A clustering algorithm using integer programming was discussed in a class on mathematical optimization problems that I took in Fall 2009. This approach scales well to high-dimensional data and offers an "optimal" clustering. However, it is complex to set up and can take a long time to run. With another student, I extended the integer programming-based clustering algorithm and created a web application that used the open source package LPSolve to let people easily use this technique to cluster their data.
Database Browser
Web-based music database browser
As a classical musician, I've always been unsatisfied by the way most music players and music library tools do not support classical music as well as they support other genres. For example, the concepts of composers, performers, and pieces that are vital in classical music do not map well onto the categories featured by most music players: artists, albums, and songs.
For my final project in my Database Systems class, I decided to see if I could create a data model that better matched my understanding of classical music. In completing this project, I dramatically improved my web development skills: I used AJAX to enable smooth interactions with the website, and learned a lot about CSS, PHP, and SQL.
Puzzle Game
Computer version of the puzzle game IZZI
IZZI is a puzzle game by ThinkFun, Inc. The game includes 64 tiles, each containing a unique black-and-white pattern. The object of the game is to arrange the tiles into a single 8-by-8 square such that the colors on the edges of all adjacent tiles match up. While it is easy to get a nearly correct arrangement, getting those last few tiles in place is much harder.
I found IZZI particularly interesting because I had just taken a Group Theory class when I discovered the game (see an application of Burnside's Lemma to find the number of possible IZZI tiles, allowing rotations). Because I had been learning the XNA framework in preparation for being a TA in a game design course, I decided to implement a version of IZZI on the computer. The feel of manipulating the tiles is so important, so I spent a lot of time making the tile operations smooth and enjoyable.
Clavichord Building
Building clavichords for Oberlin's Conservatory of Music
The clavichord is an early keyboard instrument developed in the 14th century that, like the modern piano, works by striking strings with tiny hammers. Oberlin's Historical Performance department and its staff of skilled piano technicians offered a Winter Term class where participants worked in pairs to build a set of clavichords from kits.
Because I had just finished the first in a series of two piano technology classes, I was excited to spend January carefully cutting, sanding, gluing, and stringing the 45-key instrument. It was a lot of work to get everything assembled within the 4-week class, but now the instrument I built lives in one of Oberlin's practice rooms where students can experience the clavichord's unusual sound.
≤ 2008
Game Physics
Real-time physics simulation for video games
I've always enjoyed video games that had a strong physics component. After taking a bunch of physics classes in college, I wanted to know how the sophisticated physics engines in modern video games really worked. As a Winter Term project at Oberlin, I read about 2D and 3D physics engines.
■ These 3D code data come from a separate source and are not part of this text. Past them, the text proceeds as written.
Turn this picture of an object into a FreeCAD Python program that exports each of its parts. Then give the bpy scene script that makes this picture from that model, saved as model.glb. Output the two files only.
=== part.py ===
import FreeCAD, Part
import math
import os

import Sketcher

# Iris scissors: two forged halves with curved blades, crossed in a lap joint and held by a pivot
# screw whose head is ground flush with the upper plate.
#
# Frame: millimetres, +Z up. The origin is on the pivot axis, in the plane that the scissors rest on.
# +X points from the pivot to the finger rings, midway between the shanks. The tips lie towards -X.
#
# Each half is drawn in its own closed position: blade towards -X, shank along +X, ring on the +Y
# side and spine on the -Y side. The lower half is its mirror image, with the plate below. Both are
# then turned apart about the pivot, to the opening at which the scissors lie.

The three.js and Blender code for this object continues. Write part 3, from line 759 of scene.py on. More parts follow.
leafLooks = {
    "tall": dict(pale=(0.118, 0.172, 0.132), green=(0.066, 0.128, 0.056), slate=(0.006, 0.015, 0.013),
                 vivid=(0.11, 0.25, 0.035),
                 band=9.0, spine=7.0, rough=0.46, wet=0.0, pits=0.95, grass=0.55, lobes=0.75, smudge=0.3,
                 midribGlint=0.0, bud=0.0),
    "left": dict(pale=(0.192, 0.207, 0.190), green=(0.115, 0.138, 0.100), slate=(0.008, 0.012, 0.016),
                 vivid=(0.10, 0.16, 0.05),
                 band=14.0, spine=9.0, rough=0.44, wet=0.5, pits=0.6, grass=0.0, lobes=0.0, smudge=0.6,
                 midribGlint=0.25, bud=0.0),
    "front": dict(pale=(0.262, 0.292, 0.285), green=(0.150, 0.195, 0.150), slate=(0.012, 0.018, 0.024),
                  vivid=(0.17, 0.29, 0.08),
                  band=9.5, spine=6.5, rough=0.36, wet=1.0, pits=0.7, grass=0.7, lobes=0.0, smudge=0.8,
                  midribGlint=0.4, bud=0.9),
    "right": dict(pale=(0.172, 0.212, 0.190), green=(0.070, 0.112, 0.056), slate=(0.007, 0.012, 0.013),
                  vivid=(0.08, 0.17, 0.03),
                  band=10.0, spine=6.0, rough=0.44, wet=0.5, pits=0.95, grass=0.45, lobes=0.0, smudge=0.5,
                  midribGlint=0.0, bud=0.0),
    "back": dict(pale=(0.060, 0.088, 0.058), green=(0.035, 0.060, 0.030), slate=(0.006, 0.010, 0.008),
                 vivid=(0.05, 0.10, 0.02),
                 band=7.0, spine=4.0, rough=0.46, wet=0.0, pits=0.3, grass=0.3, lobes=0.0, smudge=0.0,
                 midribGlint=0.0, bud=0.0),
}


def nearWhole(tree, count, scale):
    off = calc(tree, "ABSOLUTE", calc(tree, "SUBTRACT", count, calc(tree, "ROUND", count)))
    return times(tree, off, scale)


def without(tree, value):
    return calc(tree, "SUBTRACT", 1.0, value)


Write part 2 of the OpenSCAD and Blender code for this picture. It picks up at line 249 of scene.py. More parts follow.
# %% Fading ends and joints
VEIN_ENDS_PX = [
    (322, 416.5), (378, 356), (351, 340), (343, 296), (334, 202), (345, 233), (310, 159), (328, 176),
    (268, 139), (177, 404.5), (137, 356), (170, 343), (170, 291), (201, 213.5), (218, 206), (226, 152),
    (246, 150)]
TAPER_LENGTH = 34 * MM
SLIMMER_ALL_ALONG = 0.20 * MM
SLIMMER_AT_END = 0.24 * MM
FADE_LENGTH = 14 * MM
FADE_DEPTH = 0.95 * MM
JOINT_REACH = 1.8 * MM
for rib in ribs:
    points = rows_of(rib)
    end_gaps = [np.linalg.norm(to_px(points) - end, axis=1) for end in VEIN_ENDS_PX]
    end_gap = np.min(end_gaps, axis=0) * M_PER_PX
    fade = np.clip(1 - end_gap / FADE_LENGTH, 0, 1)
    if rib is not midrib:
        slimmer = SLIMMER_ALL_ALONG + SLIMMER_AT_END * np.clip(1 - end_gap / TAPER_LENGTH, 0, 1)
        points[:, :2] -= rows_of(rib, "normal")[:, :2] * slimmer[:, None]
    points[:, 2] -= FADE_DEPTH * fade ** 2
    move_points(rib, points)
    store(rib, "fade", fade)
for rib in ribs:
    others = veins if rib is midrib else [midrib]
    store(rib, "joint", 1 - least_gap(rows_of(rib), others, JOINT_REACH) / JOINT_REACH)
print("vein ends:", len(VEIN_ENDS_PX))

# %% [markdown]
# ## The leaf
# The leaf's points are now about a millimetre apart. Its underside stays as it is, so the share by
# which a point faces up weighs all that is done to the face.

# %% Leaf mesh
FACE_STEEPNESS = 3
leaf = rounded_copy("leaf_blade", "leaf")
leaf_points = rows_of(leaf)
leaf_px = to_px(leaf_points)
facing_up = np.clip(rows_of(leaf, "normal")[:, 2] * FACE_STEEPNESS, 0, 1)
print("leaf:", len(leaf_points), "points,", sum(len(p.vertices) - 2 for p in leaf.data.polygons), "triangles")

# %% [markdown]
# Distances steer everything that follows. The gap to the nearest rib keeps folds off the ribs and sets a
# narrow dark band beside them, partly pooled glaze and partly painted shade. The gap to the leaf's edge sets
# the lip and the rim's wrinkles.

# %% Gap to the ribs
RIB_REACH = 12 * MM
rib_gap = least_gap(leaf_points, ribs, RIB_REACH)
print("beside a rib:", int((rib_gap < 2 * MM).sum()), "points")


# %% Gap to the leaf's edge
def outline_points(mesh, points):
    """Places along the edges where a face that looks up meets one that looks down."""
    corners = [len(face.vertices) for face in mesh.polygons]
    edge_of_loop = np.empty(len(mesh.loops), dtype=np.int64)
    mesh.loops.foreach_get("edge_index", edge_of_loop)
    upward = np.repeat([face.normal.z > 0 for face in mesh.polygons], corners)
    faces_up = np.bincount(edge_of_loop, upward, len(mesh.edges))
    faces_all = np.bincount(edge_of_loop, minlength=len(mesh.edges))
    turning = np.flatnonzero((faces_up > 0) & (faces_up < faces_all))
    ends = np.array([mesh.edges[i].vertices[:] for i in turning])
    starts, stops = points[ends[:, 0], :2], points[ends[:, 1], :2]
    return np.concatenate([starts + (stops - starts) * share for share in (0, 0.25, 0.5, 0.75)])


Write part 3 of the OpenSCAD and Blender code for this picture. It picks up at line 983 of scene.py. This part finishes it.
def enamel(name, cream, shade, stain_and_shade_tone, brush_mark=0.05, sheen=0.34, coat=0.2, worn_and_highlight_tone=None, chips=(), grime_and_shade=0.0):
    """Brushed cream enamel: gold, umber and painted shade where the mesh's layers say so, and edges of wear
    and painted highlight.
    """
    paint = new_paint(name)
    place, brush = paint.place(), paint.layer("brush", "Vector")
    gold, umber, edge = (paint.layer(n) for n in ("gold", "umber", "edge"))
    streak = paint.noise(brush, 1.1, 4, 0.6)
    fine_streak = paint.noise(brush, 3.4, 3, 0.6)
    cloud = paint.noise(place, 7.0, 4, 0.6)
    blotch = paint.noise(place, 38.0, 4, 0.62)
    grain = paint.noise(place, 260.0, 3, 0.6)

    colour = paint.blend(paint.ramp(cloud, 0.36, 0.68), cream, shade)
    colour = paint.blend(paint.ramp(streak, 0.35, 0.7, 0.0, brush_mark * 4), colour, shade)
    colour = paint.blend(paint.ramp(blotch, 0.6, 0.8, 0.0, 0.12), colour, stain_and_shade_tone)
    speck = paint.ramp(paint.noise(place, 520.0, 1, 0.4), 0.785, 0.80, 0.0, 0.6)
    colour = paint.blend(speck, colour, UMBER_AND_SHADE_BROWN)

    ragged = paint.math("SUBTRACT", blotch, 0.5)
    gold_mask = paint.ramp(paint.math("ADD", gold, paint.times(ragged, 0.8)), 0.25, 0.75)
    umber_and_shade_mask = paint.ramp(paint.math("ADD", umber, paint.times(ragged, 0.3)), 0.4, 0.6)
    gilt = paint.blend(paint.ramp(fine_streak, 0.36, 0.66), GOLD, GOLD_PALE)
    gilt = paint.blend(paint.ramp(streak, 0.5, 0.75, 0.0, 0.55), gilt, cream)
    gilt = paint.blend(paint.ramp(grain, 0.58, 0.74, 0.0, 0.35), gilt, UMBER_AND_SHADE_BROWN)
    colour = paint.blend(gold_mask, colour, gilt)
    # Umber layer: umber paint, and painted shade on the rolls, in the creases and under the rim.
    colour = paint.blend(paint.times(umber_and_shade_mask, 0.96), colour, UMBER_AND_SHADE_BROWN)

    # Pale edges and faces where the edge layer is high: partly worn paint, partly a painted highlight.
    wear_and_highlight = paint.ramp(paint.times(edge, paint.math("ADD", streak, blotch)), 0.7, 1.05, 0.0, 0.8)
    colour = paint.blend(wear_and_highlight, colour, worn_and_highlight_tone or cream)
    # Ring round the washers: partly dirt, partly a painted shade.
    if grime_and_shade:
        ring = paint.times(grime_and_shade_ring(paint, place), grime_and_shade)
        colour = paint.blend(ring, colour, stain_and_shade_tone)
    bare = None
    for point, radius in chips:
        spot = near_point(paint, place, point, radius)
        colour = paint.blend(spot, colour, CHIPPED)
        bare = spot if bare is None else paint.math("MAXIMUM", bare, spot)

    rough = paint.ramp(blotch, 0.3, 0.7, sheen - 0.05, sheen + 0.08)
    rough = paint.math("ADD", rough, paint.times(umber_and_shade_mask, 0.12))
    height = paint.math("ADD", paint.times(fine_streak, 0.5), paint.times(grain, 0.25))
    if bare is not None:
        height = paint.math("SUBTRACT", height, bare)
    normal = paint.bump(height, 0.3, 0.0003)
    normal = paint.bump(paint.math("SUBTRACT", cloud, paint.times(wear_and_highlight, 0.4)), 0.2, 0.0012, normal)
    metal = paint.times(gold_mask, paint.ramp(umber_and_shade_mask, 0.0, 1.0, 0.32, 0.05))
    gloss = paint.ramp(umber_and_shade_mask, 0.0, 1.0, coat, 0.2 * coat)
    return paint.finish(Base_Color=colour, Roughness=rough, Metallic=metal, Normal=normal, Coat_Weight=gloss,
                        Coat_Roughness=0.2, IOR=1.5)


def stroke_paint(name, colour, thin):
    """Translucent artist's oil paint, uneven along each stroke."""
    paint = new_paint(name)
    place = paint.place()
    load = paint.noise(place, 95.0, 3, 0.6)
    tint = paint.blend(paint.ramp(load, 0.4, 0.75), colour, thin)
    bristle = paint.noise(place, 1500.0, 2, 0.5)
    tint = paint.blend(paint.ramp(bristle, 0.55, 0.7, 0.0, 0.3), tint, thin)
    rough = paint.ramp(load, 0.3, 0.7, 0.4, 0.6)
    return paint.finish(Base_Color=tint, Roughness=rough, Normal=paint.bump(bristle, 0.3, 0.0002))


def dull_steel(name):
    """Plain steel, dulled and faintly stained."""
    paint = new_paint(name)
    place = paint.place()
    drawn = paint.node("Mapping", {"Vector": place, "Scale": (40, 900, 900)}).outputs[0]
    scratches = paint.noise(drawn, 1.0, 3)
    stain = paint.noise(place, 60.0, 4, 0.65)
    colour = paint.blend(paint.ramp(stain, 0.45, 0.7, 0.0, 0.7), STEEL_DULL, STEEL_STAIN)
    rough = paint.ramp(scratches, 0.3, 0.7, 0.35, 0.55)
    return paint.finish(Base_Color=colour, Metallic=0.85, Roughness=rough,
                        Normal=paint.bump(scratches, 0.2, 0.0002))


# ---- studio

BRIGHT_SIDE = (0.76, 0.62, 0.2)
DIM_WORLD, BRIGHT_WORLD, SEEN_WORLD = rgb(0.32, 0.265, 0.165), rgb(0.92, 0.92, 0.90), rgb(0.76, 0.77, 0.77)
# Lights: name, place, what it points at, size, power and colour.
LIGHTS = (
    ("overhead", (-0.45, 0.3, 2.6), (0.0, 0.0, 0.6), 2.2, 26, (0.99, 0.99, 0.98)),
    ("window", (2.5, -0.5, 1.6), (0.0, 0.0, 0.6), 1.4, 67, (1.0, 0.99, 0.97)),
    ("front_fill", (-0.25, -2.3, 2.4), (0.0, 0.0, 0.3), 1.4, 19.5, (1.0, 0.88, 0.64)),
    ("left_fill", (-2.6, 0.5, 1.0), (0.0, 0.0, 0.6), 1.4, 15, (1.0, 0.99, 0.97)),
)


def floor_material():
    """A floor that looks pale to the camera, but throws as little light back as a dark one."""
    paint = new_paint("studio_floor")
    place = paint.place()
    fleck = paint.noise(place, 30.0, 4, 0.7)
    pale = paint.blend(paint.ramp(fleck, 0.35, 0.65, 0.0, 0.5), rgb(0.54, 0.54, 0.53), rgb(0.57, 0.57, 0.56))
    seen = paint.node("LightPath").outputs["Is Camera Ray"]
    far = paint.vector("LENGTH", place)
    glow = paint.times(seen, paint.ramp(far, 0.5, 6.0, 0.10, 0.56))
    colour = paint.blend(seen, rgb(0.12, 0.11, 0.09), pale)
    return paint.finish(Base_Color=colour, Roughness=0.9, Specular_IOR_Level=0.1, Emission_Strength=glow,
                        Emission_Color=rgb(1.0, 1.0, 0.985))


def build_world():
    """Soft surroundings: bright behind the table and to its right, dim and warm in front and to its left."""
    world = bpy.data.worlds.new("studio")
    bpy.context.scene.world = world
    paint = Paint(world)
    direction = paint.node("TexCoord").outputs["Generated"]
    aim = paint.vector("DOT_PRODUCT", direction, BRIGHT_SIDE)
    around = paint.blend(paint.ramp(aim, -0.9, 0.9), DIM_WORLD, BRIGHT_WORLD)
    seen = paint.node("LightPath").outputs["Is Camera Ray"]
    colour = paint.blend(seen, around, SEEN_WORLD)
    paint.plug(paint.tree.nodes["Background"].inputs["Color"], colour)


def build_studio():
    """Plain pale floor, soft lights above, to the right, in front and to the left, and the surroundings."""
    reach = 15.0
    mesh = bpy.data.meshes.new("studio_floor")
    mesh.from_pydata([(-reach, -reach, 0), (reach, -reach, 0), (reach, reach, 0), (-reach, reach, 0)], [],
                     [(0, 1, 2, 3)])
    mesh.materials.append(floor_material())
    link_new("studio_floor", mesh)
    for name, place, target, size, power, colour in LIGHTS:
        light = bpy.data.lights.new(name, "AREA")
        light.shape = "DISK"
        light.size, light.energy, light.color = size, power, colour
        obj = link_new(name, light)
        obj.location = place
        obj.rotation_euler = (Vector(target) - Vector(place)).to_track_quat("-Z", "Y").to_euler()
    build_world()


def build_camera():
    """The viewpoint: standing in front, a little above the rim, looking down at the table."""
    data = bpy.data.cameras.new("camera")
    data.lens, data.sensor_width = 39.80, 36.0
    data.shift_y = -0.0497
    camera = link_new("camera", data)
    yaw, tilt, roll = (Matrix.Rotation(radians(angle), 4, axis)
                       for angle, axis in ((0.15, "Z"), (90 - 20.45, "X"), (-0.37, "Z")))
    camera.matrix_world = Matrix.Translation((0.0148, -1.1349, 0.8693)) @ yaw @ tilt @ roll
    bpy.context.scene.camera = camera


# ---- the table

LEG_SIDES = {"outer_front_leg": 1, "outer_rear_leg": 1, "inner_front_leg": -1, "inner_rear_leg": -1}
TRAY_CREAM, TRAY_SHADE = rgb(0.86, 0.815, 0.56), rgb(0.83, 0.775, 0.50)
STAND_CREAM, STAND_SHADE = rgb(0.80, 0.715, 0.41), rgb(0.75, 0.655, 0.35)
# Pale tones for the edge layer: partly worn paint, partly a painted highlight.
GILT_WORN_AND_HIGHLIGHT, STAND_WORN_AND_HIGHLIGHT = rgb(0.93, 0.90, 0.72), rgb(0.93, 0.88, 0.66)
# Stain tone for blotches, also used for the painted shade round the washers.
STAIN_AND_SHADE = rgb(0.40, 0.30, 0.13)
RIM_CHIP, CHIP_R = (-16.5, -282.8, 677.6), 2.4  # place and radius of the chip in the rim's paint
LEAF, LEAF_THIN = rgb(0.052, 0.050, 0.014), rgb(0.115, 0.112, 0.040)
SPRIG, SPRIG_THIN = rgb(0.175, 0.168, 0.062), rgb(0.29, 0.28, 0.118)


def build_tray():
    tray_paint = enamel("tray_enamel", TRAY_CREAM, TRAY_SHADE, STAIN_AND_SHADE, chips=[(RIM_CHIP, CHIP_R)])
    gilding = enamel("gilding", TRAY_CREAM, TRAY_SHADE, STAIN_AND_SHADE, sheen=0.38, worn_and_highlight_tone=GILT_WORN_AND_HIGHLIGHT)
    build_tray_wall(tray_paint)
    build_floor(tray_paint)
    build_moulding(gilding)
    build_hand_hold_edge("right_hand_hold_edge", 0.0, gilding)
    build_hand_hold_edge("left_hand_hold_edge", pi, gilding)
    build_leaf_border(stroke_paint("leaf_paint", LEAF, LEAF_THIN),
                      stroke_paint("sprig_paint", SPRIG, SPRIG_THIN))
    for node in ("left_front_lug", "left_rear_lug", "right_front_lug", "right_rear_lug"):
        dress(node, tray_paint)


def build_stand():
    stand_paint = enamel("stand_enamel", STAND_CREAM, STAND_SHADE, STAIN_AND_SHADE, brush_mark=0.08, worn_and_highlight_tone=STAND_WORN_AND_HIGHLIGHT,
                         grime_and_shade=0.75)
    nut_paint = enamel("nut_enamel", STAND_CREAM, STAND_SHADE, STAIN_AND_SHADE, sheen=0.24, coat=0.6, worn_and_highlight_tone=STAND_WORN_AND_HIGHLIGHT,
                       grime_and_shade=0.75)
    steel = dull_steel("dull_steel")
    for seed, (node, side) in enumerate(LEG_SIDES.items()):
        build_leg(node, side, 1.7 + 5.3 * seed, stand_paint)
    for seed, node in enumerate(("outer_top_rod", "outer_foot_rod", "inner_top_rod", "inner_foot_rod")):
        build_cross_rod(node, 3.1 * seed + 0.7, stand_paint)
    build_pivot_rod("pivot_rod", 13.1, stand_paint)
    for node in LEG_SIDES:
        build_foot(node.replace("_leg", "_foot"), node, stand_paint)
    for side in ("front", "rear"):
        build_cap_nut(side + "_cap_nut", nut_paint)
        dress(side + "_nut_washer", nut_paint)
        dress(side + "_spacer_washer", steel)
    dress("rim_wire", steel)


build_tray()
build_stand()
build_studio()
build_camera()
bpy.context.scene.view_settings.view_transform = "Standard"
I worked through much of David Eberly's Game Physics and other literature on real-time physics simulation.
As I learned how to model physical objects, numerically integrate equations of motion, detect collisions, and respond to collisions, I combined these techniques in a demo physics engine (pictured) written in C# and the XNA framework. I also contributed to an open-source .Net wrapper for the (then) Ageia PhysX library.
Incubator Design
Designing an infant incubator for developing countries
Infant incubators can greatly increase the chances of survival for premature or unwell babies. However, standard infant incubators are expensive, complex, and delicate, making them unsuited for use in developing countries.
With engineers and designers at Tackle Design, I researched potential solutions to this problem. With the aim of increasing durability and simplicity but keeping cost down, we considered alternative heat sources, temperature regulation mechanisms, and form factors. We created low-fidelity prototypes to help assess the pros and cons of different options. Our findings are collected on a wiki.
Social Networks
Game theoretic models of social networks formation
As described by Ronald Burt, social networks tend to have "structural holes," or gaps that can be filled by a single strategic connection. The individual that connects two separated cliques becomes influential because of their role in mediating communication between the two groups.
With a team of students and faculty, I investigated whether or not this structure could be explained using a model of social network formation that drew on game theory. Treating each potential connection between people as a game where both players sought to maximize individual utility, we simulated the development of many types of social networks. Our simulation program and results are available on Google Code.